È una domanda importante. Sono venuti a cadere i canoni educativi a cui facevamo riferimento fino a trent’anni fa. Giusti o sbagliati che fossero, ma c’erano ed erano importanti perché segnavano l’educazione di un ragazzo, magari certo anche nel male e lì si doveva in un modo o nell’altro porre rimedio. Mi spiego meglio con la figura degli arcipelaghi cara ai postmoderni. Con la caduta dei grandi sistemi, pensiamo al Muro di Berlino, con la caduta delle grandi riflessioni si è, infatti, cominciato a parlare di piccole narrazioni, gli arcipelaghi appunto. Si è sdoganato un modo di pensare e agire individuale, perché quello che prima era ritenuto importante è stato visto come restrittivo. Dalla collettività si è passati all’individualità, ciò che ha portato a privilegiare il sé nei confronti degli altri. Questo taglio delle relazioni ha portato a privilegiare il concetto di esperienze, di libertà, di autoimprenditorialità che pur essendo aspetti importanti della vita di una persona confondono il fine con il mezzo. Se dico a un ragazzo che sta commettendo una sciocchezza, lui mi risponde che non posso impedirgli di vivere la vita che vuole vivere, senza però minimamente porsi la questione del senso della vita che sta vivendo. Qualcuno potrebbe dirmi che non sono io che devo dirglielo, invece qui casca l’asino: è la collettività infatti che deve mettersi d’accordo sul tipo di vita che vogliamo vivere. Perché altrimenti i ragazzi percependo di essere un insieme di isole, anziché esseri sociali, vivono con sofferenza. Altro esempio. Quante possibilità oggi ha un ragazzo di spendere denaro nel tragitto che collega la stazione di Locarno alle scuole professionali? Ad ogni piè sospinto. Oggi, dunque, i ragazzi sono considerati dei consumatori e non degli individui. Ed è chiaro che se li consideriamo consumatori, la loro risposta sarà da consumatori. Purtroppo siamo noi adulti che abbiamo messo loro sul tavolo questo tipo di modalità di relazione. Dopo è chiaro che per un ragazzo è difficile sottrarsi, è bello vivere quel mondo lì in quel momento lì, ma tutto questo genera poi degli scompensi.
È possibile far rientrare questi ragazzi e il loro disagio in una statistica?
È difficile rispondere, ma sicuramente sono molti di più di quanto noi crediamo. È un pentolone che sta bollendo, non è ancora arrivato a temperatura per esplodere, ma ci siamo quasi.
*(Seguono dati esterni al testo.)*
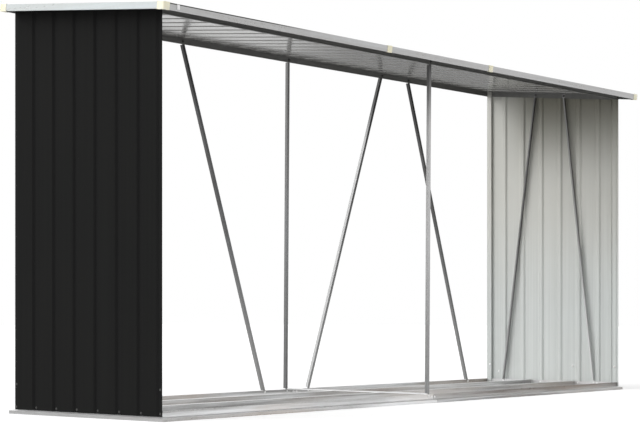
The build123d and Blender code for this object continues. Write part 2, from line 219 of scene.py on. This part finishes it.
def zinc(
    name, base, along, metallic=0.9, rough=0.42, contrast=20, tint=0.0,
    low=0, cool=0, lit=None, head_shade=None, edge_line=None,
):
    """base is the grey level and contrast the strength of the streaks. tint warms the stains, cool
    the whole, and low paints a bar's foot lighter as a painted floor reflection, darker as painted
    shade.
    lit (direction, least cosine, level) paints light on the faces that look one way, the head shade
    is the level of painted shade on a bar's head, and the edge line is the height of an edge with a
    darker line under it, fading out to the right."""
    material, recipe = new_recipe(name)
    inputs = {"Vector": recipe.place(), "Scale": CRYSTALS}
    crystals = recipe.add("ShaderNodeTexVoronoi", inputs).outputs["Color"]
    crystal = recipe.add("ShaderNodeSeparateColor", {0: crystals}).outputs[0]
    streaks = recipe.noise(along, 1.0, detail=5, roughness=0.62)
    stains = recipe.noise([part ** 0.5 for part in along], 1.1, detail=3, distortion=0.4)
    scratch = recipe.noise([part * 9 for part in along], 1.0, detail=2)
    colour = recipe.mix(
        recipe.span(streaks, 0.38, 0.62),
        level(base - contrast, 1 - cool, cool), level(base + contrast, -1 - cool, cool),
    )
    stain = level(base - contrast / 2, 2 + tint - cool, cool - 1)
    colour = recipe.mix(recipe.span(stains, 0.45, 0.72, 0, 0.55), colour, stain)
    # Painted light and shade at a bar's foot: a lighter foot is a painted reflection of the floor, a
    # darker one painted shade
    if low:
        foot = recipe.span(recipe.along(Z), *PAINTED_FOOT_HEIGHTS, 1, 0, smooth=True)
        shade = recipe.mix(streaks, level(base + low - contrast), level(base + low + contrast))
        colour = recipe.mix(foot, colour, shade)
    # Painted light: faces that look one way get a lighter grey
    if lit:
        facing, cosine, bright = lit
        lit_faces = recipe.span(recipe.toward(recipe.normal(), facing), cosine - 0.05, cosine)
        shade = recipe.mix(streaks, level(bright - 8), level(bright + 8))
        colour = recipe.mix(lit_faces, colour, shade)
    colour = recipe.mix(recipe.span(crystal, 0, 1, 0, 0.1), colour, level(base + 34, -3, 1))
    # Painted shade on a bar's head, where the roof's shadow falls
    if head_shade:
        head = recipe.span(recipe.along(Z), *HEAD_SHADE_HEIGHTS, 0, 0.9, smooth=True)
        colour = recipe.mix(head, colour, level(head_shade))
    # A darker line under the edge, fading out to the right
    if edge_line:
        start, full = (edge_line - below for below in LINE_BELOW_EDGE)
        edge = recipe.span(recipe.along(Z), start, full)
        fade = recipe.span(recipe.along(X), *LINE_FADE_SPAN, 1, 0, smooth=True)
        colour = recipe.mix(recipe.math("MULTIPLY", edge, fade), colour, level(LINE_LEVEL))
    grain = recipe.span(streaks, 0.3, 0.7, rough - 0.06, rough + 0.08)
    height = recipe.math("MULTIPLY_ADD", streaks, 3.0, scratch)
    recipe.surface(
        Base_Color=colour, Metallic=metallic,
        Roughness=recipe.math("MULTIPLY_ADD", crystal, 0.05, grain),
        Normal=recipe.bump(height, 0.12, 0.4 * MM),
    )
    return material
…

Perché se lei chiedesse a qualche clinica psichiatrica quanti posti disponibili hanno per ragazzi adolescenti o pre-adolescenti si sentirebbe rispondere che sono tutti già occupati. Ma ci rendiamo conto? Se già in così poco tempo siamo riusciti come società a causare tutti questi danni, non oso immaginare cosa capiterà fra 15-20 anni, quando questi giovani saranno diventati degli adulti. Cosa possiamo fare? La voglio provocare… Chiuderei la scuola per un anno e porterei i ragazzi a fare esperienze di tutt’altro genere per stare insieme, per vivere insieme, per maturare relazioni significative, per riportarli a sé stessi attraverso gli altri. È questo che manca oggi, perché gli altri per i ragazzi non esistono e quando li vedono sono il frutto dell’intelligenza artificiale! Il concetto di competitività fa prevalere il ‘mors tua vita mea’, fino però a ritrovarsi veramente da soli.